> SET EXERCISE
The entries that follow should be written out exactly.

> RECORDS FOR THE EXERCISE
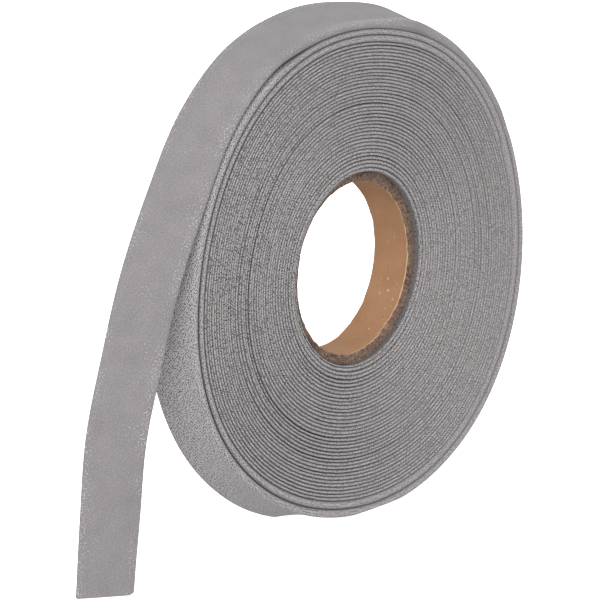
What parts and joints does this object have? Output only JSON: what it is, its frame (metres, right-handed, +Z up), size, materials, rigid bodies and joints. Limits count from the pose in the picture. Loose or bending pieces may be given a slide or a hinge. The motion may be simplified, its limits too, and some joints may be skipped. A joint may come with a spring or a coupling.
{
  "type": "roll of bias tape",
  "caption": "Roll of folded woven tape on a short cardboard core, standing on its rim with the loose end hanging down beside it.",
  "frame": {"origin": "on the small flat spot under the roll, straight below the roll's centre, on the surface it stands on", "axes": "+Z up, the roll's axis and the tape's width along Y with the front face towards -Y, +X to the right of someone who looks at that face, and the loose end hanging on the -X side"},
  "size_m": [0.1406, 0.013, 0.1089],
  "materials": {
    "tape": "matt plain-woven cotton cut on the bias, warm grey",
    "core": "uncoated brown cardboard"
  },
  "bodies": {
    "root": {"core": "core", "wound_tape": "tape", "loose_end": "tape"}
  },
  "joints": []
}
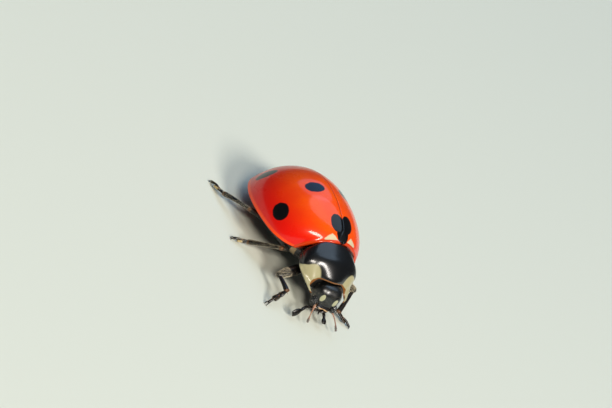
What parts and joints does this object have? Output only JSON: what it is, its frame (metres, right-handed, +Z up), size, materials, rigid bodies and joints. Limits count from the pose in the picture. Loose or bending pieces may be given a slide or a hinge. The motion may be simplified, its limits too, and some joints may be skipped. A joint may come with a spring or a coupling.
{
  "type": "ladybird",
  "caption": "Seven-spot ladybird at life size, a still museum model: red domed wing cases with black spots, black thorax and head with cream patches, jointed legs, clubbed antennae.",
  "frame": {"origin": "on the floor, under the middle of the bounding box", "axes": "+Z up, head towards -Y, the insect's left side towards +X"},
  "size_m": [0.008, 0.0092, 0.0038],
  "materials": {
    "wing_case": "glossy orange-red wing case with black spots",
    "black_shell": "glossy black cuticle with cream patches",
    "underside": "satin black cuticle",
    "limb": "satin black cuticle, finely haired",
    "horn_brown": "satin brown cuticle",
    "eye": "glossy black faceted eye"
  },
  "bodies": {
    "root": {"abdomen": "underside", "antenna_left": "horn_brown", "antenna_right": "horn_brown", "coxa_front_left": "limb", "coxa_front_right": "limb", "coxa_hind_left": "limb", "coxa_hind_right": "limb", "coxa_middle_left": "limb", "coxa_middle_right": "limb", "elytron_left": "wing_case", "elytron_right": "wing_case", "eye_left": "eye", "eye_right": "eye", "femur_front_left": "limb", "femur_front_right": "limb", "femur_hind_left": "limb", "femur_hind_right": "limb", "femur_middle_left": "limb", "femur_middle_right": "limb", "head": "black_shell", "labium": "underside", "labrum": "horn_brown", "mandible_left": "horn_brown", "mandible_right": "horn_brown", "palp_left": "limb", "palp_right": "limb", "pronotum": "black_shell", "prosternum": "underside", "scutellum": "black_shell", "tarsus_front_left": "limb", "tarsus_front_right": "limb", "tarsus_hind_left": "limb", "tarsus_hind_right": "limb", "tarsus_middle_left": "limb", "tarsus_middle_right": "limb", "thorax": "underside", "tibia_front_left": "limb", "tibia_front_right": "limb", "tibia_hind_left": "limb", "tibia_hind_right": "limb", "tibia_middle_left": "limb", "tibia_middle_right": "limb"}
  },
  "joints": []
}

> THE COMPLETED TASK
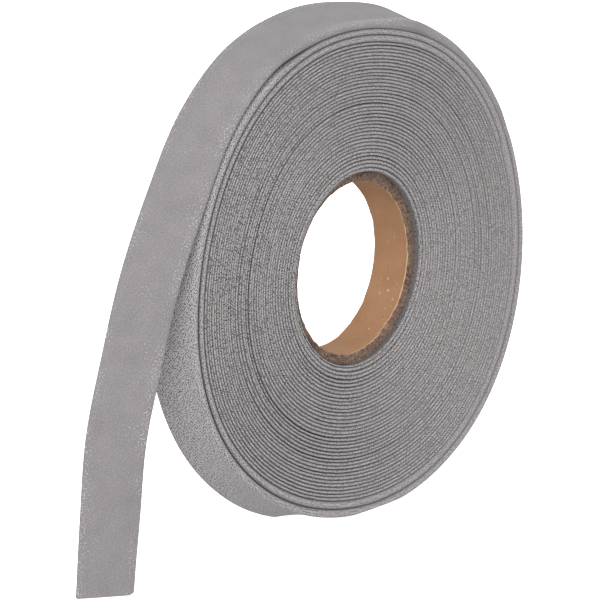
What parts and joints does this object have? Output only JSON: what it is, its frame (metres, right-handed, +Z up), size, materials, rigid bodies and joints. Limits count from the pose in the picture. Loose or bending pieces may be given a slide or a hinge. The motion may be simplified, its limits too, and some joints may be skipped. A joint may come with a spring or a coupling.
{
  "type": "roll of bias tape",
  "caption": "Roll of folded woven tape on a short cardboard core, standing on its rim with the loose end hanging down beside it.",
  "frame": {"origin": "on the small flat spot under the roll, straight below the roll's centre, on the surface it stands on", "axes": "+Z up, the roll's axis and the tape's width along Y with the front face towards -Y, +X to the right of someone who looks at that face, and the loose end hanging on the -X side"},
  "size_m": [0.1406, 0.013, 0.1089],
  "materials": {
    "tape": "matt plain-woven cotton cut on the bias, warm grey",
    "core": "uncoated brown cardboard"
  },
  "bodies": {
    "root": {"core": "core", "wound_tape": "tape", "loose_end": "tape"}
  },
  "joints": []
}
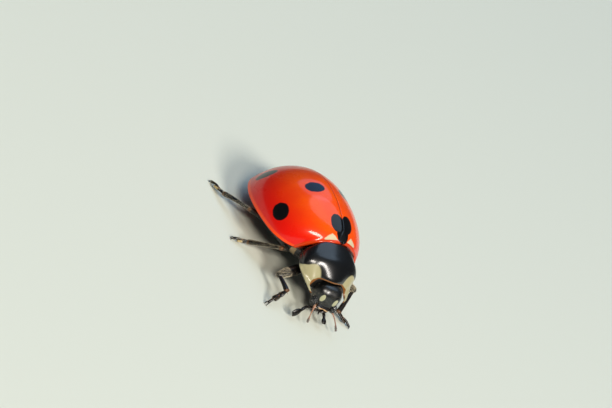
What parts and joints does this object have? Output only JSON: what it is, its frame (metres, right-handed, +Z up), size, materials, rigid bodies and joints. Limits count from the pose in the picture. Loose or bending pieces may be given a slide or a hinge. The motion may be simplified, its limits too, and some joints may be skipped. A joint may come with a spring or a coupling.
{
  "type": "ladybird",
  "caption": "Seven-spot ladybird at life size, a still museum model: red domed wing cases with black spots, black thorax and head with cream patches, jointed legs, clubbed antennae.",
  "frame": {"origin": "on the floor, under the middle of the bounding box", "axes": "+Z up, head towards -Y, the insect's left side towards +X"},
  "size_m": [0.008, 0.0092, 0.0038],
  "materials": {
    "wing_case": "glossy orange-red wing case with black spots",
    "black_shell": "glossy black cuticle with cream patches",
    "underside": "satin black cuticle",
    "limb": "satin black cuticle, finely haired",
    "horn_brown": "satin brown cuticle",
    "eye": "glossy black faceted eye"
  },
  "bodies": {
    "root": {"abdomen": "underside", "antenna_left": "horn_brown", "antenna_right": "horn_brown", "coxa_front_left": "limb", "coxa_front_right": "limb", "coxa_hind_left": "limb", "coxa_hind_right": "limb", "coxa_middle_left": "limb", "coxa_middle_right": "limb", "elytron_left": "wing_case", "elytron_right": "wing_case", "eye_left": "eye", "eye_right": "eye", "femur_front_left": "limb", "femur_front_right": "limb", "femur_hind_left": "limb", "femur_hind_right": "limb", "femur_middle_left": "limb", "femur_middle_right": "limb", "head": "black_shell", "labium": "underside", "labrum": "horn_brown", "mandible_left": "horn_brown", "mandible_right": "horn_brown", "palp_left": "limb", "palp_right": "limb", "pronotum": "black_shell", "prosternum": "underside", "scutellum": "black_shell", "tarsus_front_left": "limb", "tarsus_front_right": "limb", "tarsus_hind_left": "limb", "tarsus_hind_right": "limb", "tarsus_middle_left": "limb", "tarsus_middle_right": "limb", "thorax": "underside", "tibia_front_left": "limb", "tibia_front_right": "limb", "tibia_hind_left": "limb", "tibia_hind_right": "limb", "tibia_middle_left": "limb", "tibia_middle_right": "limb"}
  },
  "joints": []
}